Bergeron thanked her new contact at the Royal Bank of Canada and explained that she had been offered another position. “I didn’t burn any bridges, and I still have a good relationship with Mr. Bill Banister at the Royal Bank.”
Bergeron told participants they should set their goals a little higher than what they think they can reach. “It gives you something to stretch for.”
“Set your goals in steps. It was my goal to work for the City of Edmonton and then move on to the provincial level,” she said. “The next step is to get the education you need.”
“Make opportunities work and remember that you cannot win the lottery if you don’t buy a ticket,” she said. Bergeron recently applied for a position as director. “Everyone had a Master’s degree but I still came in as the second-choice candidate. Now that my goal is to be a director, I realize I need to return to university,” she said. “My advice to you is that education is not for now, it is for later,” she said.
Bergeron said it is not who you know but who knows you. “I am lucky I have a dog. When I call people I say, ‘Hi, it’s Diane Bergeron the blonde, blind lady with the dog’,” she said. “Have something about you that is different from everybody else so that people recognize you right away.”

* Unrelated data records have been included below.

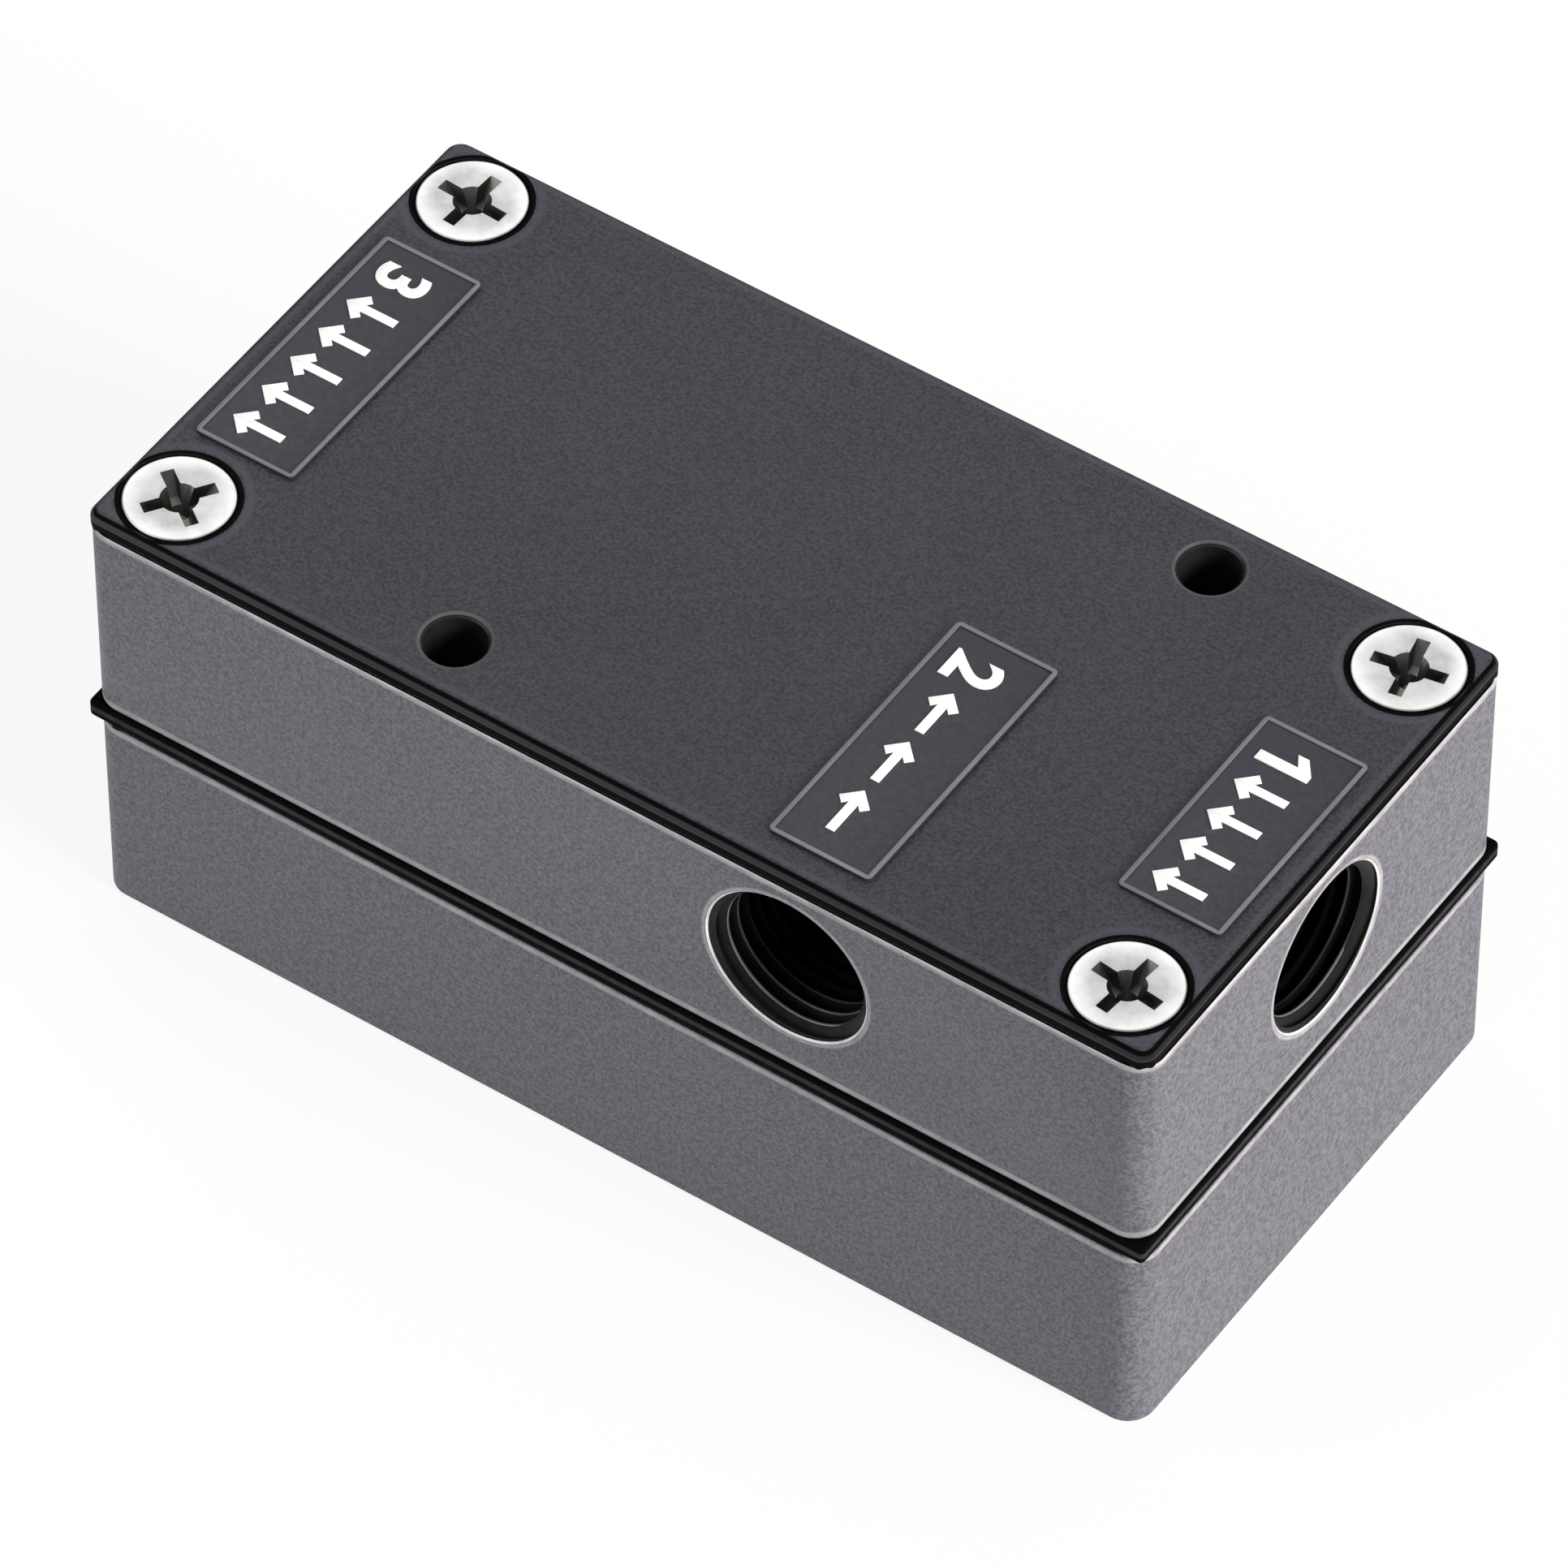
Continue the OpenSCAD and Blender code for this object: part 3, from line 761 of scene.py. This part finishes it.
def make_materials():
    """Every finish, by a short name."""
    tone = colours()
    GROUPS.update(grain=grain_group(), mottle=mottle_group(), lathe=lathe_group(),
                  away=away_group(), depth=depth_group())
    MATERIALS.update(
        block=block_finish(tone),
        cover=cover_finish(tone),
        gasket=gasket_finish(tone),
        rubber=rubber_finish("Black rubber", tone.rubber).material,
        # Painted shade: the port threads are near black
        thread=thread_finish("Port thread", tone.bore),
        # Painted highlight on the thread crests, fading to painted shade with depth
        crest=thread_finish("Thread crest highlight", tone.crest, metallic=0.3),
        plating=plated_finish("Bright plating", tone.plating),
        # Dull plating, darkened as painted shade in the recesses
        recess=tooled_finish("Dull plating with painted shade", tone.recess, 0.4, metallic=1.0),
        # Painted shade in the bores and round the screws
        bore=tooled_finish("Painted shade in bores", tone.bore, 0.4),
        cut_metal=tooled_finish("Cut metal", tone.cut_metal, 0.45, metallic=0.5),
        # Edge wear and painted highlight on the blocks' rounded edges
        worn=tooled_finish("Worn edge and painted highlight", tone.worn, 0.4),
        hole_rim=tooled_finish("Hole rim highlight", tone.hole_rim, 0.5),
        # Painted shade on the rounded edges in the seams
        grime=thread_finish("Seam grime", tone.grime),
        steel=rolled_finish("Rolled steel", tone.steel),
        acetal=acetal_finish("Turned acetal", tone.acetal),
        label=label_finish("Label plate", tone.cover, tone.label_rim),
        mark=paint_finish("White paint", tone.mark))


# ---------- blocks, cover and gaskets ----------

class Hole:
    """One of the record's holes: its mouth on the outside, its axis, radius and reach."""

    def __init__(self, mount, low, high):
        self.axis = Vector(mount["axis"])
        outside = high if max(self.axis) > 0.5 else low
        self.mouth = Vector([outside[i] if abs(self.axis[i]) > 0.5 else mount["pos_m"][i]
                             for i in range(3)])
        self.radius = mount["dims"]["r_mm"] * MM
        self.length = mount["dims"]["length_mm"] * MM

    def holds(self, point, room):
        """True below the mouth, to a little past the length, and within room of the bore."""
        depth = -(point - self.mouth).dot(self.axis)
        past_end = 4 * MM
        return 2 * TOUCH < depth < self.length + past_end and self.beside(point, room)

    def beside(self, point, room):
        """True for a point at any depth within room of the bore."""
        offset = point - self.mouth
        return (offset - self.axis * offset.dot(self.axis)).length < self.radius + room


def find_holes(prefixes):
    """The record's holes whose names start with one of the prefixes."""
    low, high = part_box("upper_block")
    low, high = Vector((low.x, low.y, 0)), Vector((high.x, high.y, COVER_TOP))
    return [Hole(mount, low, high) for name, mount in MOUNTS.items()
            if name.startswith(prefixes)]


def screw_places():
    """The middles of the cover screws, front left to back right."""
    low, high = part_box("cover_screws")
    reach = sizes().screw_head
    return [(x, y) for y in (low.y + reach, high.y - reach)
            for x in (low.x + reach, high.x - reach)]


def dress_holes(piece):
    """Darkens the piece's ports and holes with painted shade, and brightens the bevels at
    their mouths: cut metal at the ports, painted highlight and wear round the mounting holes.
    """
    size = sizes()
    ports, passages, screws = find_holes(PORTS), find_holes("mounting"), screw_places()
    reach = size.screw_head + 0.2 * MM
    # The rise of the normals on flat faces, and its least and most on a bevel's outer edge
    flat, least, most = 0.9, 0.75, 0.999

    def in_port(middle, normal):
        return any(port.holds(middle, TOUCH) for port in ports)

    # Painted shade: near black on the mounting holes' walls and bevels, and round the screws
    def dark(middle, normal):
        if abs(normal.z) > flat or in_port(middle, normal):
            return False
        if any(hole.holds(middle, size.hole_bevel) for hole in passages):
            return abs(normal.z) < least
        return any(math.hypot(middle.x - x, middle.y - y) < reach for x, y in screws)

    def bright(middle, normal):
        return (any(port.holds(middle, size.mouth_bevel + size.mouth_edge) for port in ports)
                and not in_port(middle, normal))

    # Painted highlight and wear on the outer edge of each mounting hole's bevel
    def rubbed_and_lit(middle, normal):
        return (least < abs(normal.z) < most
                and any(hole.beside(middle, size.hole_bevel + size.hole_edge)
                        for hole in passages))

    dress_faces(piece, "thread", in_port)
    dress_faces(piece, "bore", dark)
    dress_faces(piece, "cut_metal", bright)
    dress_faces(piece, "hole_rim", rubbed_and_lit)


def round_mouths(piece, holes, bevel, radius):
    """Rounds the outer edge of the bevel at each hole's mouth."""
    bevel_edges(piece, radius, 2, lambda middle, angle: (
        angle > BEVELLED
        and any(abs((middle - hole.mouth).dot(hole.axis)) < TOUCH
                and hole.beside(middle, bevel + 2 * TOUCH) for hole in holes)))


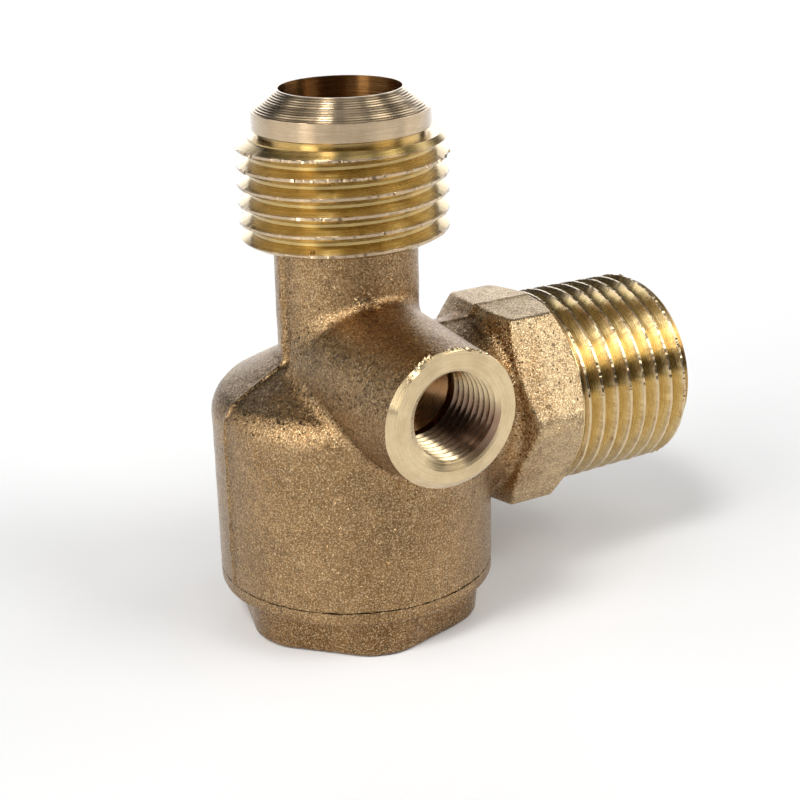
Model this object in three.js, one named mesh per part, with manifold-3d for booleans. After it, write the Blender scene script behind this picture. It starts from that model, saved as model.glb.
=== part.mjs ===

Bergeron said that volunteering is essential because it is the only way to get experience. “The first thing I look at when hiring is a person’s volunteering background. If I know what you are willing to do for nothing, I know what you will do for something,” she said.
Bergeron told participants to keep learning and volunteering, setting goals and stretching to reach them. “When you have reached a goal, make another and move ahead.”
Jennifer Dillon said Bergeron’s presentation demonstrated that a career is a life-long process and not something that happens overnight.